La fruición con la que se lee a Franzen, en este contexto, no es de extrañar. El autor produce una atracción casi pornográfica que, al parecer, compartimos. Me refiero a aquel culto homosocial, a esa pulsión primigenia que conlleva seducciones culposas hacia el poder pater. Insisto, tal como el libertario Franzen, al modo de una apuesta novedosa –de una impensada mirada de género– hoy son varios los escritores y artistas que ofertan su rostro insatisfecho y frustrado de frente a las imposiciones impuestas por su género. Son sensibles, femeninos y han sido forzados a adoptar su masculinidad.
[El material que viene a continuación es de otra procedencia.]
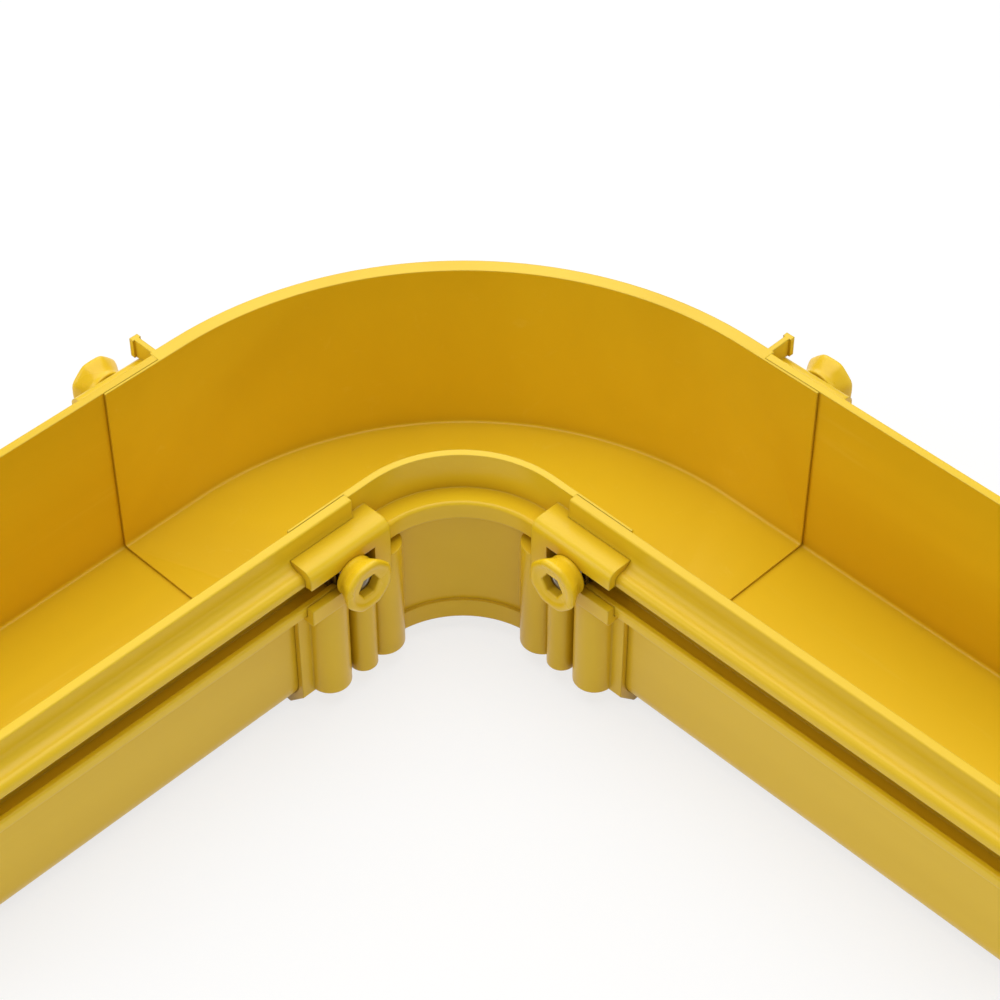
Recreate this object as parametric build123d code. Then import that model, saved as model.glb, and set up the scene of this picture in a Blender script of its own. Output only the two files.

Pero su impostura derrotista, la retórica melancólica de su frustración, sólo vindica la economía erótica de nuestra cultura: la seducción de la viril estatua guerrera de genitales descubiertos, la seducción de la descarnada honra de un monolito que obliga al reclinar de cabezas. La seducción del mismo culto patriarcal que conlleva primero, ante todo, una venia para luego replegarse sobre un amoroso y honorable discurso de reverente distancia incestuosa. Esto para refundar el ‘ser hombre’, y para hacerlo con una ansiedad y un renovado sentimiento que vindica –una vez más– una de las coartadas centrales del poder masculino: el abrevadero prócer de la hegemonía patria. El intento infructuoso de feminización de los creadores es una prueba irrefutable; ellos intentan redimir la inevitable oposición de los sexos, esa inmemorial dicotomía, para luego elevar con ímpetu fatídico su propia figura. Así nos mantienen todavía obscenos bajo el pájaro de la noche, guarecidos en una casa de campo no tan distinta a la de los gringos, pues es igualmente propicia a atentados y allanamientos que se desmantelan con prontitud. Acaso ahora es esta nuestra heterogeneidad y se extiende sólo hasta las fronteras limítrofes nacionales. Quizás nuestro travestismo se parece al de unos niños debutantes y bien vigilados, pues no vemos que en realidad es esta erótica homosocial supremacista – y no nuestra supuesta oposición sexual– el rito atávico que nos configura y encanta.